# a question



## jacksonofikonic (Mar 26, 2012)

Is there a safe way to turn off a DIY co2 reactor for night time without wasting the co2 formula.I want to build a co2 reactor, and I know from science it is pointless to run with the lights off. So I'm trying to figure put how you stop your reactor.


----------



## whitetiger61 (Aug 2, 2011)

short answer is no..there are ways to do it but it would build up to much pressure in the bottle and then bad things will happen..plastic bottles only take so much pressure.

Rick


----------



## jacksonofikonic (Mar 26, 2012)

Yea I thought about the build pressure + plastic bottle = mess issue I thought i thought there was maybe a way to stop it by cooling it down. OK well I guess it will continue to run over night.

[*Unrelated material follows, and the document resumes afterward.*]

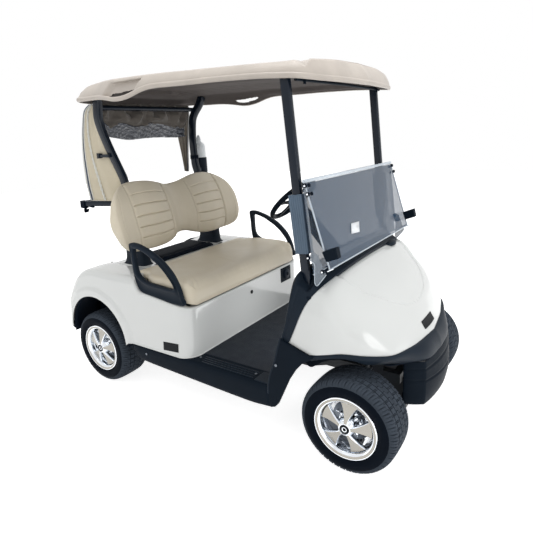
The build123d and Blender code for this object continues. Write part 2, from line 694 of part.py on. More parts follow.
with BuildPart() as dash_cowl:
    for side in SIDES:
        with BuildSketch(side_plane(side * PILLAR_OUT)):
            Polygon(*PILLAR_SIDE, align=None)
        extrude(amount=side * (PILLAR_OUT - PILLAR_IN))
    with BuildSketch(side_plane()):
        Polygon(*DASH_SIDE, align=None)
    extrude(amount=PILLAR_IN + 2, both=True)
    with BuildSketch(side_plane()):
        Polygon(*DASH_HOLLOW, align=None)
    extrude(amount=PILLAR_IN - 8, both=True, mode=Mode.SUBTRACT)
    add(steering_column.part, mode=Mode.SUBTRACT)
    add(front_struts.part, mode=Mode.SUBTRACT)
    add(front_cowl.part, mode=Mode.SUBTRACT)
save(dash_cowl.part, "dash_cowl")

# Pedals: brake and accelerator, each a pad on an arm from the toe board
with BuildPart() as pedals:
    for y, pad_wide, pad_high in ((250, 100, 70), (120, 60, 120)):
        with BuildSketch(side_plane(y)):
            Polygon((1240, FLOOR_Z), (1262, FLOOR_Z), (1240, 400), (1218, 400), align=None)
        extrude(amount=12, both=True)
        with BuildSketch(side_plane(y)):
            Polygon((1212, 390), (1226, 394), (1226 - pad_high * 0.28, 394 + pad_high),
                    (1212 - pad_high * 0.28, 390 + pad_high), align=None)
        extrude(amount=pad_wide / 2, both=True)
save(pedals.part, "pedals")

# Seat: pan and cushion turn up about a hinge at their rear edge
SEAT_REAR = 302
PAN_LINE = ((772, 629), (342, 685))
PAN_T = 12
HINGE_ARM = ((348, 684.3), (348, 695.5), (303, 710.5), (299.5, 716), (299.5, 732), (290.5, 732), (291, 708),
             (300, 699))
with BuildPart() as seat_pan:
    with BuildSketch(side_plane()):
        Polygon(*PAN_LINE, *[(s, z + PAN_T) for s, z in reversed(PAN_LINE)], align=None)
    extrude(amount=512, both=True)
    with BuildSketch(plan_plane(600)):
        Polygon((772, -512), (772, 512), (430, 512), (430, 478), (342, 478), (342, -478), (430, -478), (430, -512),
                align=None)
    extrude(amount=200, mode=Mode.INTERSECT)
    for hinge_y in (-SEAT_HINGE_Y, SEAT_HINGE_Y):
        with BuildSketch(side_plane(hinge_y)):
            Polygon(*HINGE_ARM, align=None)
            with Locations(SEAT_PIN):
                Circle(SEAT_PIN_R + 4)
                Circle(SEAT_PIN_R + RUN_GAP, mode=Mode.SUBTRACT)
        extrude(amount=KNUCKLE_HALF, both=True)
save(seat_pan.part, "seat_pan")

CUSHION_SIDE = ((776, 641), (779, 700), (768, 728), (730, 742), (540, 749), (330, 749), (308, 742), (302, 730),
                (302, 712), (342, 697.5), (772, 641.5))
CUSHION_PLAN = ((779, 505), (755, 528), (462, 526), (412, 477), (335, 474), (302, 440))
with BuildPart() as seat_cushion:
    with BuildSketch(side_plane()):
        Polygon(*CUSHION_SIDE, align=None)
    extrude(amount=540, both=True)
    with BuildSketch(plan_plane(600)):
        Polygon(*CUSHION_PLAN, *[(s, -y) for s, y in reversed(CUSHION_PLAN)], align=None)
    extrude(amount=200, mode=Mode.INTERSECT)
save(seat_cushion.part, "seat_cushion")

# Deck cover between the strut feet
with BuildPart() as deck_cover:
    with BuildSketch(side_plane()):
        Polygon((76, DECK_Z), (76, 766), (272, 760), (286, 752), (286, 742), (282, DECK_Z), align=None)
    extrude(amount=236, both=True)
save(deck_cover.part, "deck_cover")

# Hip restraints: closed loops beside the seat
LOOP_OUTER = ((376, 738), (372, 925), (435, 934), (534, 899), (650, 830), (722, 745), (758, 690), (752, 629),
              (426, 669))
LOOP_INNER = ((404, 760), (401, 898), (436, 905), (520, 872), (622, 806), (688, 730), (706, 686), (640, 688),
              (440, 712))
with BuildPart() as hip_restraints:
    for side in SIDES:
        with BuildSketch(side_plane(side * 575)):
            Polygon(*LOOP_OUTER, align=None)
            Polygon(*LOOP_INNER, align=None, mode=Mode.SUBTRACT)
        extrude(amount=side * 33)
save(hip_restraints.part, "hip_restraints")

# Backrest: a plan section swept up its lean, trimmed to a two-lobed front outline
LEAN = 0.253
BACK_PLAN = ((278, 0), (276, 300), (292, 430), (335, 520), (330, 548), (290, 556), (245, 540),
             (BACK_REAR, 440), (BACK_REAR, 0))
with BuildPart() as backrest_cushion:
    for height in (BACK_LOW, BACK_HIGH):
        lean = LEAN * (height - BACK_LOW)
        points = [(back_rear(height) if s == BACK_REAR else s - lean, y) for s, y in BACK_PLAN]
        with BuildSketch(plan_plane(height)):
            Polygon(*points, *[(s, -y) for s, y in reversed(points[1:-1])], align=None)
    loft(ruled=True)
    with BuildSketch(cross_plane(0)):
        with BuildLine():
            ThreePointArc((0, 1196), (80, 1206), (150, 1226))
            ThreePointArc((150, 1226), (300, BACK_HIGH - 2), (450, 1206))
            ThreePointArc((450, 1206), (542, 1130), (556, 1020))
            ThreePointArc((556, 1020), (540, 930), (480, 862))
            ThreePointArc((480, 862), (330, BACK_LOW + 2), (150, 858))
            ThreePointArc((150, 858), (80, 876), (0, 882))
            Line((0, 882), (0, 1196))
        make_face()
        mirror(about=Plane.YZ)
    extrude(amount=500, mode=Mode.INTERSECT)
save(backrest_cushion.part, "backrest_cushion")

# Bag rack: a U of flat bar behind the struts
with BuildPart() as bag_rack:
    with BuildSketch(plan_plane(1092)):
        for side in SIDES:
            Polygon((95, side * 304), (95, side * 332), (-206, side * 414), (-230, side * 414), (-230, side * 388),
                    (-206, side * 388), align=None)
        with Locations((-218, 0)):
            Rectangle(24, 790)
    extrude(amount=34)
save(bag_rack.part, "bag_rack")

# Rain cover: the right sheet hangs open, the left one is gathered, with a rolled valance and its clear strip
COVER_RIGHT = ((20, 1690), (-22, 1683), (-87, 1620), (-121, 1493), (-137, 1358), (-167, 1130), (85, 1130),
               (78, 1240), (50, 1430), (28, 1560))
COVER_LEFT = ((20, 1690), (-30, 1688), (-74, 1545), (-80, 1257), (-34, 1233), (8, 1418), (20, 1540))
COVER_Y, COVER_T = 392, 6
with BuildPart() as cover_sides:
    for side, outline in ((-1, COVER_RIGHT), (1, COVER_LEFT)):
        with BuildSketch(side_plane(side * COVER_Y)):
            Polygon(*outline, align=None)
        extrude(amount=COVER_T / 2, both=True)
save(cover_sides.part, "cover_sides")

with BuildPart() as cover_valance:
    with BuildSketch(side_plane()):
        Polygon((6, 1688), (14, 1688), (14, 1556), (6, 1556), align=None)
    extrude(amount=372, both=True)
save(cover_valance.part, "cover_valance")

with BuildPart() as cover_window:
    with BuildSketch(side_plane()):
        Polygon((8, 1556), (12, 1556), (12, 1482), (8, 1482), align=None)
    extrude(amount=330, both=True)
save(cover_window.part, "cover_window")

# Sand bottle in its holder beside the left strut
BOTTLE = (33, 440)
with BuildPart() as bottle_holder:
    with BuildSketch(plan_plane(1150)):
        with Locations(BOTTLE):
            Circle(48)
    extrude(amount=186)
    with BuildSketch(plan_plane(1156)):
        with Locations(BOTTLE):
            Circle(44)
    extrude(amount=200, mode=Mode.SUBTRACT)
    with BuildSketch(plan_plane(1225)):
        Polygon((58, 408), (80, 408), (108, 336), (88, 336), align=None)
    extrude(amount=40)
    add(rear_struts.part, mode=Mode.SUBTRACT)
    with BuildSketch(plan_plane(1156)):
        with Locations(BOTTLE):
            Circle(44)
    extrude(amount=200, mode=Mode.SUBTRACT)
save(bottle_holder.part, "bottle_holder")

with BuildPart() as sand_bottle:
    with BuildSketch(Plane(origin=(REAR_X + BOTTLE[0], BOTTLE[1], 0), x_dir=(1, 0, 0), z_dir=(0, -1, 0))):
        Polygon((0, 1156), (43.5, 1156), (43.5, 1372), (34, 1388), (18, 1398), (18, 1440), (10, 1448), (10, 1494),
                (0, 1494), align=None)
    revolve(axis=Axis((REAR_X + BOTTLE[0], BOTTLE[1], 0), (0, 0, 1)))
save(sand_bottle.part, "sand_bottle")
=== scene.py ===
"""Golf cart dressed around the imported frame: modelled panels, seats, wheels and materials.

Places are written as (station, y, z) in millimetres, where a station is the distance ahead of the
rear axle, and at() turns them into metres in the row frame.
"""
import math

import bpy
import bmesh
import numpy as np
from mathutils import Matrix, Vector


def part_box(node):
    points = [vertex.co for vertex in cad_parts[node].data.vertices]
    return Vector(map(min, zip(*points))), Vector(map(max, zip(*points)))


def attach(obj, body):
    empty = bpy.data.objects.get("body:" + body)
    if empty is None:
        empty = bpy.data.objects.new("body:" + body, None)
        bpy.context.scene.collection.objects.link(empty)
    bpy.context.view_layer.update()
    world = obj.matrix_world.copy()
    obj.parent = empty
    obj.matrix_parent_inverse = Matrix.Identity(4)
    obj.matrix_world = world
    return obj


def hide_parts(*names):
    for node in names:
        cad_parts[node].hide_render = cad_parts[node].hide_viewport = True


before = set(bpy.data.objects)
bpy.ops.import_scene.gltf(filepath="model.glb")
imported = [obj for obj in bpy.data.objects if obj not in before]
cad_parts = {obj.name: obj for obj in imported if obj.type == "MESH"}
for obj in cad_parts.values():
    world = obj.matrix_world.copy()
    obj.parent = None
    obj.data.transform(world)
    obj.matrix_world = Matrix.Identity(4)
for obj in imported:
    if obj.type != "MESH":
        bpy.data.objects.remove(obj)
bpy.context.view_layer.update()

MM = 0.001
SIDES = (-1, 1)


def middle(node):
    low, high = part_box(node)
    return (low + high) / 2


REAR_X = middle("tyre_rear_left").x


def at(station, y, z):
    return (REAR_X + station * MM, y * MM, z * MM)


# ---------------------------------------------------------------- mesh tools

def grid_faces(rows, cols, wrap_rows=False, wrap_cols=False, start=0):
    faces = []
    for i in range(rows if wrap_rows else rows - 1):
        for j in range(cols if wrap_cols else cols - 1):
            k, m = (i + 1) % rows, (j + 1) % cols
            faces.append((start + i * cols + j, start + i * cols + m,
                          start + k * cols + m, start + k * cols + j))
    return faces


class Shape:
    """Vertices and faces gathered from several forms, in metres."""

    def __init__(self):
        self.verts = []
        self.faces = []
        self.slots = []

    def add(self, verts, faces, slot=0):
        start = len(self.verts)
        self.verts += [tuple(v) for v in verts]
        self.faces += [tuple(start + i for i in f) for f in faces]
        self.slots += [slot] * len(faces)
        return self

    def grid(self, rows, wrap_rows=False, wrap_cols=False, slot=0, caps=False):
        points = [p for row in rows for p in row]
        n, m = len(rows), len(rows[0])
        faces = grid_faces(n, m, wrap_rows, wrap_cols)
        if caps:
            faces += [tuple(range(m))[::-1], tuple(range((n - 1) * m, n * m))]
        if callable(slot):
            self.add(points, faces)
            self.slots[-len(faces):] = [slot(f[0] % m) for f in faces]
            return self
        return self.add(points, faces, slot)

    def prism(self, outline, low, high, plane="side", slot=0):
        """Closed outline in (station, z) carried across Y, in (station, y) up Z, or in (y, z) along."""
        place = {
            "side": lambda a, b, c: at(a, c, b),
            "plan": lambda a, b, c: at(a, b, c),
            "cross": lambda a, b, c: at(c, a, b),
        }[plane]
        n = len(outline)
        verts = [place(a, b, c) for c in (low, high) for a, b in outline]
        faces = [tuple(range(n))[::-1], tuple(range(n, 2 * n))]
        faces += [(i, (i + 1) % n, n + (i + 1) % n, n + i) for i in range(n)]
        return self.add(verts, faces, slot)

    def both(self, outline, inner, outer):
        """The same side outline on both sides of the cart, between two distances from its middle."""
        for side in SIDES:
            self.prism(outline, *sorted((side * inner, side * outer)))
        return self

    def mirrored(self, rows, **options):
        """The same grid of (station, y, z) places on both sides of the cart."""
        for side in SIDES:
            self.grid([[at(s, side * y, z) for s, y, z in row] for row in rows], **options)
        return self

    def lathe(self, profile, centre, axis, segments=48, slot=0, closed=True, share=1.0):
        """Profile of (along, radius) in millimetres turned about an axis through centre, in metres."""
        turn = Vector(axis).to_track_quat("Z", "Y").to_matrix()
        centre = Vector(centre)
        rows = []
        for i in range(segments):
            a = 2 * math.pi * share * i / segments
            rows.append([
                tuple(centre + turn @ Vector((r * MM * math.cos(a), r * MM * math.sin(a), h * MM)))
                for h, r in profile
            ])
        return self.grid(rows, wrap_rows=share == 1.0, wrap_cols=closed, slot=slot)

    def sweep(self, path, profile, closed=False, up=(0, 0, 1), slot=0, scales=None):
        """Profile of (side, up) in metres carried along a path in metres."""
        rows = frames_along(path, profile, closed, up, scales)
        return self.grid(rows, wrap_rows=closed, wrap_cols=True, slot=slot, caps=not closed)

    def tube(self, path, radius, closed=False, up=(0, 0, 1), sides=10, slot=0):
        return self.sweep(path, circle_profile(radius, sides), closed, up, slot)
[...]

Thanks for that info.


----------



## majerah1 (Oct 29, 2010)

Its a waste but you can turn an airstone on at night to counter act the co2.


----------



## highmk1 (Oct 9, 2011)

this ones puzzling me to, im thinkin a t junction some airline a shut off valve(<<< solar powered would be nice) and a balloon. shut the valve off at night and release the pressure in the day.....im also thinkin it aint gonna work ;-)
but thats as far as ive got.


----------



## clep.berry (Mar 4, 2012)

You could save the mixture a little by placing your reactor into a thermos box with ice in it until morning - or spend a whole lot more on a night-time CO2 recuperation system which would basically be a big CO2 resistant baloon that you fill up at night and then release slowly in the morning.
The possibilities are endless but at the end of the day, nothing beats digitally controlled pressurized CO2.
cb


----------